Your task is to output the data exactly as it stands.

───── Given data ─────

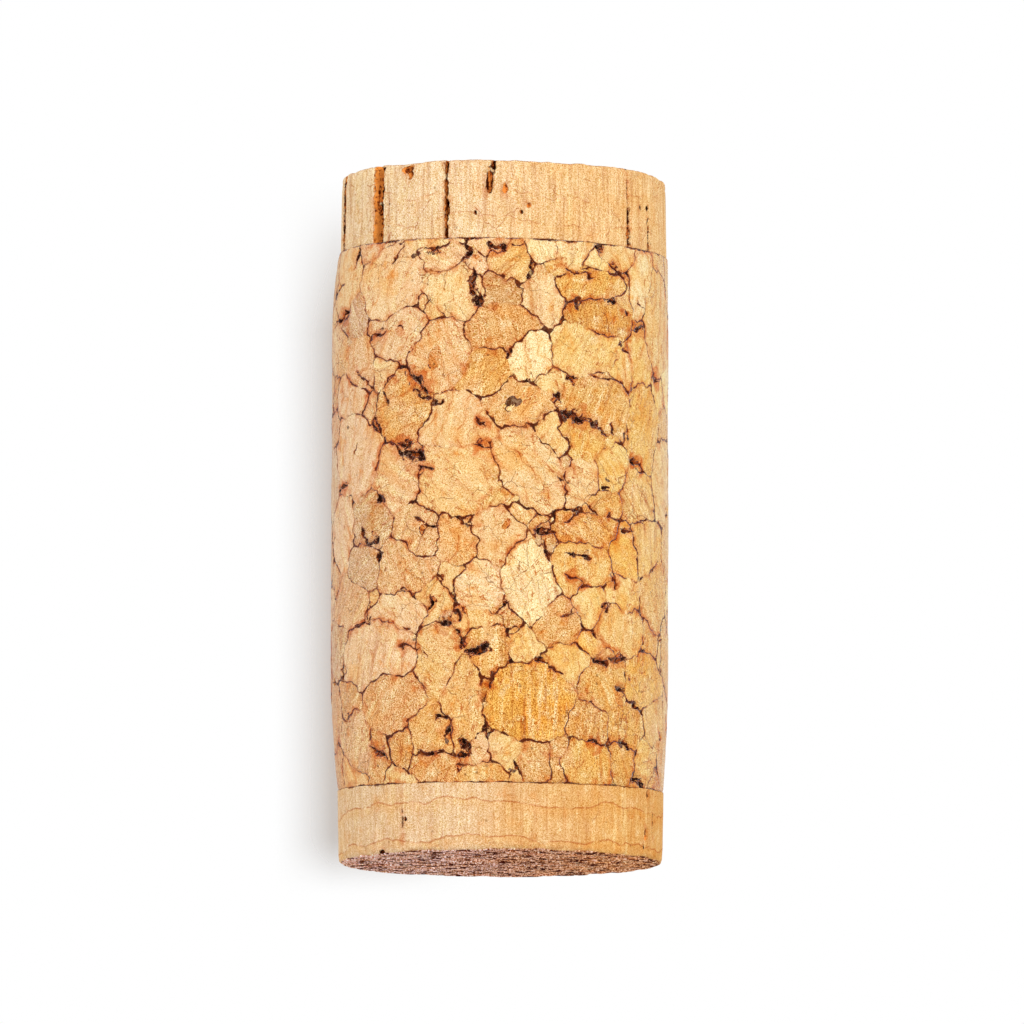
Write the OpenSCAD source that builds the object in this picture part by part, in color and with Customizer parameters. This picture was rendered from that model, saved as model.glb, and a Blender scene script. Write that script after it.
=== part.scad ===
// Cork stopper of the technical kind: a body pressed from glued cork granules,
// with a disc of natural cork glued on each end. Millimetres, +Z along the axis.
// The origin is at the centre of the lower end face, on which the stopper stands.

/* [Granule body] */
// Greatest diameter, over the straight middle that a bottle's neck grips
body_d = 24; // [18:0.1:30]
// Height between the two discs
body_h = 38.2; // [24:0.1:60]
// How far the radius draws in from the middle to each disc
draw_in = 0.35; // [0.1:0.05:1]
// Height of the curve at each end over which it draws in
draw_h = 6; // [2:0.5:10]

/* [Natural cork discs] */
// Thickness of the upper disc
top_disc_h = 5.7; // [4:0.1:9]
// Thickness of the lower disc
bottom_disc_h = 5.1; // [4:0.1:9]
// How far a disc's radius tapers in from its glue line to its end face
disc_taper = 0.08; // [0:0.02:0.3]
// Radius of the worn edge round each end face
rim_r = 0.35; // [0.1:0.05:0.8]

/* [Lenticels] */
// Depth of the open channels that run down the upper disc's side
channel_depth = 0.9; // [0.2:0.1:2]
// Share of its mouth's width that a lenticel still has at its floor
channel_floor = 0.4; // [0.1:0.1:1]
// How far below the upper end face the shortest channel starts
short_channel_top = 3.1; // [2:0.1:3.8]
// Depth of the short pits and slits
pit_depth = 0.5; // [0.2:0.1:1.5]

/* [Chipped rim] */
// Where the chip in the upper rim lies, in degrees from the front
chip_angle = -29; // [-180:1:180]
// Width of the chip
chip_w = 1.3; // [0.5:0.1:3]
// How far the chip reaches down the side and in over the end face
chip_h = 0.4; // [0.1:0.05:0.8]

/* [Hidden] */
$fn = 96;

body_r = body_d / 2;
disc_r = body_r - draw_in;          // radius of both discs and of the body at the glue lines
face_r = disc_r - disc_taper;       // radius at the end faces, before the edge is rounded
body_z = bottom_disc_h;
top_z = body_z + body_h;
draw_r = (draw_h * draw_h + draw_in * draw_in) / (2 * draw_in);  // arc that meets the straight middle
draw_angle = asin(draw_h / draw_r);
draw_steps = 6;
rim_steps = 5;

// A cut that reaches an end face or a glue line runs past it by this much
overrun = 1;

// Lenticels on a disc's side, all open to the outside. Each is [degrees from the front,
// width, upper end, lower end], with its ends measured in from the disc's end face.
channels = [
    [-78, 0.80, 0, top_disc_h],
    [-50, 1.20, 0, top_disc_h],
    [-21, 0.40, 0, top_disc_h],
    [ 50, 0.30, 0, top_disc_h],
    [ 62, 0.28, short_channel_top, top_disc_h],
];
top_pits = [
    [-35, 0.90, 0.6, 1.2],
    [ -5, 0.60, 0.6, 2.4],
    [-44, 0.30, 3.1, 3.5],
];
bottom_pits = [
    [-36, 0.20, 1.7, 2.8],
];

function arc(x, z, r, from, to, steps) =
    [for (i = [0 : steps]) let (a = from + (to - from) * i / steps) [x + r * cos(a), z + r * sin(a)]];

// A disc with its glued face at z = 0 and its end face at z = h
module disc(h) {
    rotate_extrude()
        polygon(concat(
            [[0, 0], [disc_r, 0]],
            arc(face_r - rim_r, h - rim_r, rim_r, 0, 90, rim_steps),
            [[0, h]]
        ));
}

// The lenticels of such a disc, which narrow from their mouths to their floors
module lenticels(places, depth, h) {
    for (p = places) {
        low = p[3] == h ? -overrun : h - p[3];
        high = p[2] == 0 ? h + overrun : h - p[2];
        mouth = p[1] / 2;
        floor = mouth * channel_floor;
        rotate([0, 0, p[0]])
            translate([0, -disc_r, low])
                linear_extrude(high - low)
                    polygon([
                        [-mouth, -overrun], [mouth, -overrun], [mouth, 0],
                        [floor, depth], [-floor, depth], [-mouth, 0],
                    ]);
    }
}

module chip(h) {
    rotate([0, 0, chip_angle])
        translate([-chip_w / 2, -face_r - overrun, h - chip_h])
            cube([chip_w, chip_h + overrun, chip_h + overrun]);
}

module top_disc() {
    color([0.94, 0.78, 0.57])
        translate([0, 0, top_z])
            difference() {
                disc(top_disc_h);
                lenticels(channels, channel_depth, top_disc_h);
                lenticels(top_pits, pit_depth, top_disc_h);
                chip(top_disc_h);
            }
}

module granule_body() {
    color([0.89, 0.69, 0.45])
        translate([0, 0, body_z])
            rotate_extrude()
                polygon(concat(
                    [[0, 0]],
                    arc(body_r - draw_r, draw_h, draw_r, -draw_angle, 0, draw_steps),
                    arc(body_r - draw_r, body_h - draw_h, draw_r, 0, draw_angle, draw_steps),
                    [[0, body_h]]
                ));
}

module bottom_disc() {
    color([0.92, 0.73, 0.50])
        translate([0, 0, bottom_disc_h])
            mirror([0, 0, 1])
                difference() {
                    disc(bottom_disc_h);
                    lenticels(bottom_pits, pit_depth, bottom_disc_h);
                }
}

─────

**Full output**
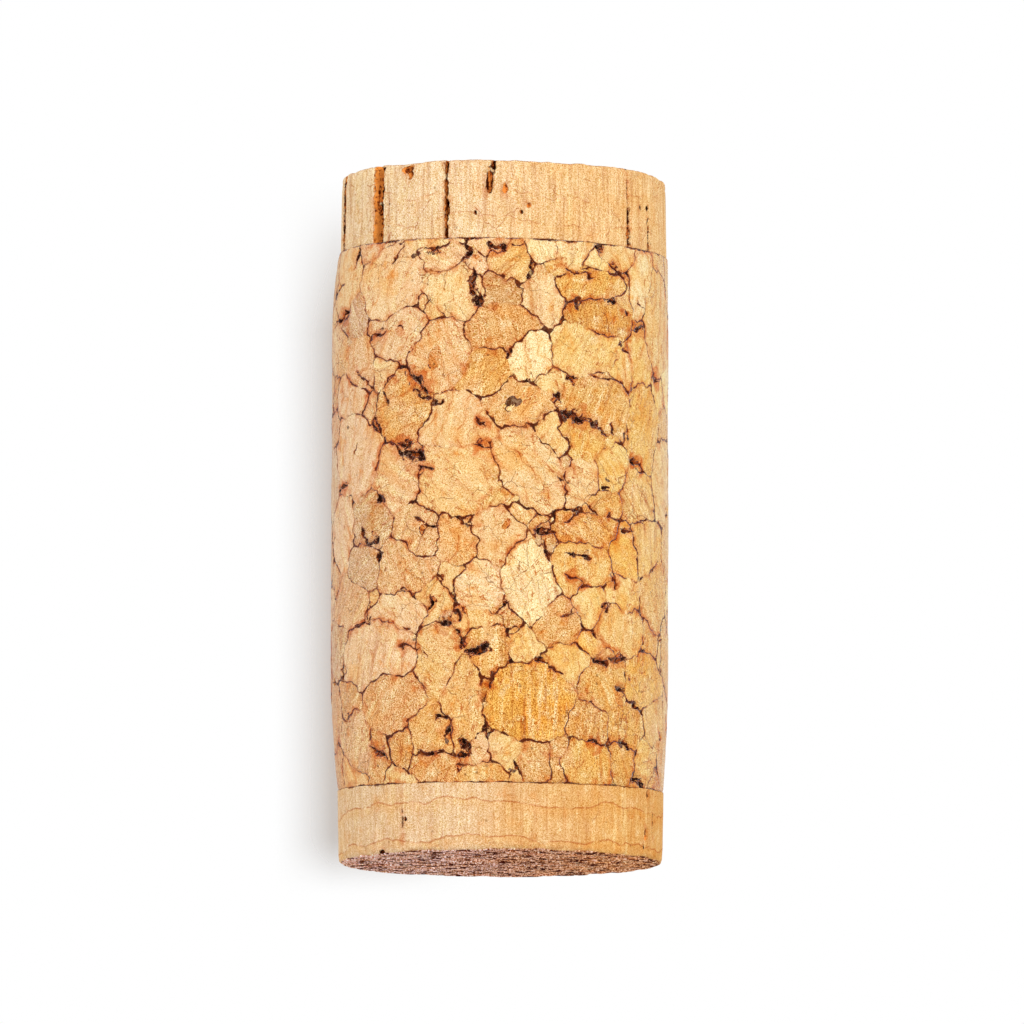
Write the OpenSCAD source that builds the object in this picture part by part, in color and with Customizer parameters. This picture was rendered from that model, saved as model.glb, and a Blender scene script. Write that script after it.
=== part.scad ===
// Cork stopper of the technical kind: a body pressed from glued cork granules,
// with a disc of natural cork glued on each end. Millimetres, +Z along the axis.
// The origin is at the centre of the lower end face, on which the stopper stands.

/* [Granule body] */
// Greatest diameter, over the straight middle that a bottle's neck grips
body_d = 24; // [18:0.1:30]
// Height between the two discs
body_h = 38.2; // [24:0.1:60]
// How far the radius draws in from the middle to each disc
draw_in = 0.35; // [0.1:0.05:1]
// Height of the curve at each end over which it draws in
draw_h = 6; // [2:0.5:10]

/* [Natural cork discs] */
// Thickness of the upper disc
top_disc_h = 5.7; // [4:0.1:9]
// Thickness of the lower disc
bottom_disc_h = 5.1; // [4:0.1:9]
// How far a disc's radius tapers in from its glue line to its end face
disc_taper = 0.08; // [0:0.02:0.3]
// Radius of the worn edge round each end face
rim_r = 0.35; // [0.1:0.05:0.8]

/* [Lenticels] */
// Depth of the open channels that run down the upper disc's side
channel_depth = 0.9; // [0.2:0.1:2]
// Share of its mouth's width that a lenticel still has at its floor
channel_floor = 0.4; // [0.1:0.1:1]
// How far below the upper end face the shortest channel starts
short_channel_top = 3.1; // [2:0.1:3.8]
// Depth of the short pits and slits
pit_depth = 0.5; // [0.2:0.1:1.5]

/* [Chipped rim] */
// Where the chip in the upper rim lies, in degrees from the front
chip_angle = -29; // [-180:1:180]
// Width of the chip
chip_w = 1.3; // [0.5:0.1:3]
// How far the chip reaches down the side and in over the end face
chip_h = 0.4; // [0.1:0.05:0.8]

/* [Hidden] */
$fn = 96;

body_r = body_d / 2;
disc_r = body_r - draw_in;          // radius of both discs and of the body at the glue lines
face_r = disc_r - disc_taper;       // radius at the end faces, before the edge is rounded
body_z = bottom_disc_h;
top_z = body_z + body_h;
draw_r = (draw_h * draw_h + draw_in * draw_in) / (2 * draw_in);  // arc that meets the straight middle
draw_angle = asin(draw_h / draw_r);
draw_steps = 6;
rim_steps = 5;

// A cut that reaches an end face or a glue line runs past it by this much
overrun = 1;

// Lenticels on a disc's side, all open to the outside. Each is [degrees from the front,
// width, upper end, lower end], with its ends measured in from the disc's end face.
channels = [
    [-78, 0.80, 0, top_disc_h],
    [-50, 1.20, 0, top_disc_h],
    [-21, 0.40, 0, top_disc_h],
    [ 50, 0.30, 0, top_disc_h],
    [ 62, 0.28, short_channel_top, top_disc_h],
];
top_pits = [
    [-35, 0.90, 0.6, 1.2],
    [ -5, 0.60, 0.6, 2.4],
    [-44, 0.30, 3.1, 3.5],
];
bottom_pits = [
    [-36, 0.20, 1.7, 2.8],
];

function arc(x, z, r, from, to, steps) =
    [for (i = [0 : steps]) let (a = from + (to - from) * i / steps) [x + r * cos(a), z + r * sin(a)]];

// A disc with its glued face at z = 0 and its end face at z = h
module disc(h) {
    rotate_extrude()
        polygon(concat(
            [[0, 0], [disc_r, 0]],
            arc(face_r - rim_r, h - rim_r, rim_r, 0, 90, rim_steps),
            [[0, h]]
        ));
}

// The lenticels of such a disc, which narrow from their mouths to their floors
module lenticels(places, depth, h) {
    for (p = places) {
        low = p[3] == h ? -overrun : h - p[3];
        high = p[2] == 0 ? h + overrun : h - p[2];
        mouth = p[1] / 2;
        floor = mouth * channel_floor;
        rotate([0, 0, p[0]])
            translate([0, -disc_r, low])
                linear_extrude(high - low)
                    polygon([
                        [-mouth, -overrun], [mouth, -overrun], [mouth, 0],
                        [floor, depth], [-floor, depth], [-mouth, 0],
                    ]);
    }
}

module chip(h) {
    rotate([0, 0, chip_angle])
        translate([-chip_w / 2, -face_r - overrun, h - chip_h])
            cube([chip_w, chip_h + overrun, chip_h + overrun]);
}

module top_disc() {
    color([0.94, 0.78, 0.57])
        translate([0, 0, top_z])
            difference() {
                disc(top_disc_h);
                lenticels(channels, channel_depth, top_disc_h);
                lenticels(top_pits, pit_depth, top_disc_h);
                chip(top_disc_h);
            }
}

module granule_body() {
    color([0.89, 0.69, 0.45])
        translate([0, 0, body_z])
            rotate_extrude()
                polygon(concat(
                    [[0, 0]],
                    arc(body_r - draw_r, draw_h, draw_r, -draw_angle, 0, draw_steps),
                    arc(body_r - draw_r, body_h - draw_h, draw_r, 0, draw_angle, draw_steps),
                    [[0, body_h]]
                ));
}

module bottom_disc() {
    color([0.92, 0.73, 0.50])
        translate([0, 0, bottom_disc_h])
            mirror([0, 0, 1])
                difference() {
                    disc(bottom_disc_h);
                    lenticels(bottom_pits, pit_depth, bottom_disc_h);
                }
}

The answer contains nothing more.